§ Exercise:
Please output the lines shown below exactly as they appear.

§ Dataset excerpt:
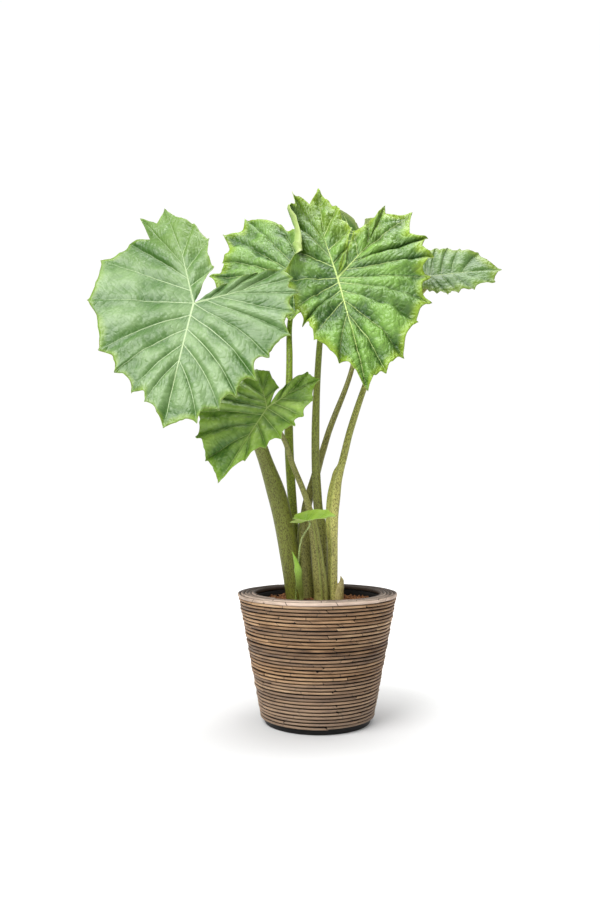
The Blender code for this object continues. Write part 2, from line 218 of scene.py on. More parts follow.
def setStudio():
    world = bpy.data.worlds.new("studio")
    world.use_nodes = True
    back = world.node_tree.nodes["Background"]
    back.inputs["Color"].default_value = (1, 1, 1, 1)
    back.inputs["Strength"].default_value = studio["sky"]
    bpy.context.scene.world = world
    bpy.context.scene.view_settings.view_transform = "Standard"
    bpy.context.scene.view_settings.look = "None"
    addPanel("keyPanel", studio["keyPlace"], studio["keySize"], studio["keyPower"])
    addPanel("topPanel", studio["topPlace"], studio["topSize"], studio["topPower"])
    # painted light and shadow: the floor glows a little more the further it is from the pot's front, so that
    # a painted shadow is left in front of the pot, and runs into the backdrop
    floorMaterial, tree, shader = newMaterial("paleFloor", 0.9, 0.1)
    shader.inputs["Base Color"].default_value = (*[studio["floorTone"]] * 3, 1)
    away = addNode(tree, "ShaderNodeVectorMath", operation="DISTANCE")
    wire(tree, objectPlace(tree), away.inputs[0])
    away.inputs[1].default_value = studio["glowFrom"]
    glow = fade(tree, away.outputs["Value"], 0.0, studio["glowReach"])
    glow = maths(tree, "MULTIPLY", glow, studio["farGlow"] - studio["nearGlow"])
    glow = maths(tree, "ADD", glow, studio["nearGlow"])
    shader.inputs["Emission Color"].default_value = (1, 1, 1, 1)
    wire(tree, glow, shader.inputs["Emission Strength"])
    bm = bmesh.new()
    bmesh.ops.create_circle(bm, cap_ends=True, radius=studio["radius"], segments=96)
    stagePiece("floor", bm, floorMaterial)
    # a white cyclorama all round, which the camera sees but which lights nothing
    wall, tree, shader = newMaterial("cyclorama", 1.0, 0.0)
    shader.inputs["Base Color"].default_value = (0, 0, 0, 1)
    shader.inputs["Emission Color"].default_value = (1, 1, 1, 1)
    shader.inputs["Emission Strength"].default_value = 1.02
    bm = bmesh.new()
    bmesh.ops.create_uvsphere(bm, u_segments=48, v_segments=24, radius=studio["radius"] + 0.1)
    backdrop = stagePiece("backdrop", bm, wall)
    for ray in ("diffuse", "glossy", "shadow", "transmission"):
        setattr(backdrop, f"visible_{ray}", False)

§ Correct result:
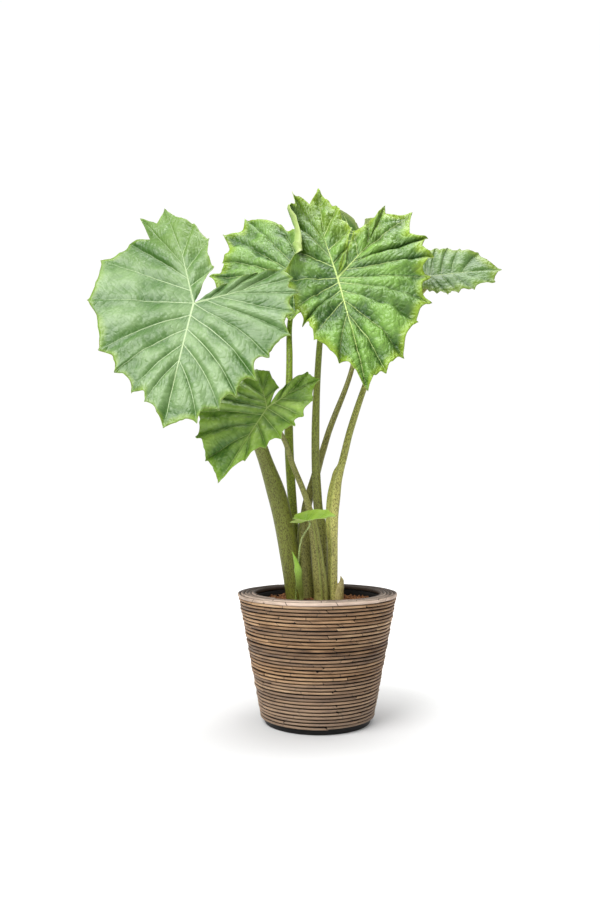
The Blender code for this object continues. Write part 2, from line 218 of scene.py on. More parts follow.
def setStudio():
    world = bpy.data.worlds.new("studio")
    world.use_nodes = True
    back = world.node_tree.nodes["Background"]
    back.inputs["Color"].default_value = (1, 1, 1, 1)
    back.inputs["Strength"].default_value = studio["sky"]
    bpy.context.scene.world = world
    bpy.context.scene.view_settings.view_transform = "Standard"
    bpy.context.scene.view_settings.look = "None"
    addPanel("keyPanel", studio["keyPlace"], studio["keySize"], studio["keyPower"])
    addPanel("topPanel", studio["topPlace"], studio["topSize"], studio["topPower"])
    # painted light and shadow: the floor glows a little more the further it is from the pot's front, so that
    # a painted shadow is left in front of the pot, and runs into the backdrop
    floorMaterial, tree, shader = newMaterial("paleFloor", 0.9, 0.1)
    shader.inputs["Base Color"].default_value = (*[studio["floorTone"]] * 3, 1)
    away = addNode(tree, "ShaderNodeVectorMath", operation="DISTANCE")
    wire(tree, objectPlace(tree), away.inputs[0])
    away.inputs[1].default_value = studio["glowFrom"]
    glow = fade(tree, away.outputs["Value"], 0.0, studio["glowReach"])
    glow = maths(tree, "MULTIPLY", glow, studio["farGlow"] - studio["nearGlow"])
    glow = maths(tree, "ADD", glow, studio["nearGlow"])
    shader.inputs["Emission Color"].default_value = (1, 1, 1, 1)
    wire(tree, glow, shader.inputs["Emission Strength"])
    bm = bmesh.new()
    bmesh.ops.create_circle(bm, cap_ends=True, radius=studio["radius"], segments=96)
    stagePiece("floor", bm, floorMaterial)
    # a white cyclorama all round, which the camera sees but which lights nothing
    wall, tree, shader = newMaterial("cyclorama", 1.0, 0.0)
    shader.inputs["Base Color"].default_value = (0, 0, 0, 1)
    shader.inputs["Emission Color"].default_value = (1, 1, 1, 1)
    shader.inputs["Emission Strength"].default_value = 1.02
    bm = bmesh.new()
    bmesh.ops.create_uvsphere(bm, u_segments=48, v_segments=24, radius=studio["radius"] + 0.1)
    backdrop = stagePiece("backdrop", bm, wall)
    for ray in ("diffuse", "glossy", "shadow", "transmission"):
        setattr(backdrop, f"visible_{ray}", False)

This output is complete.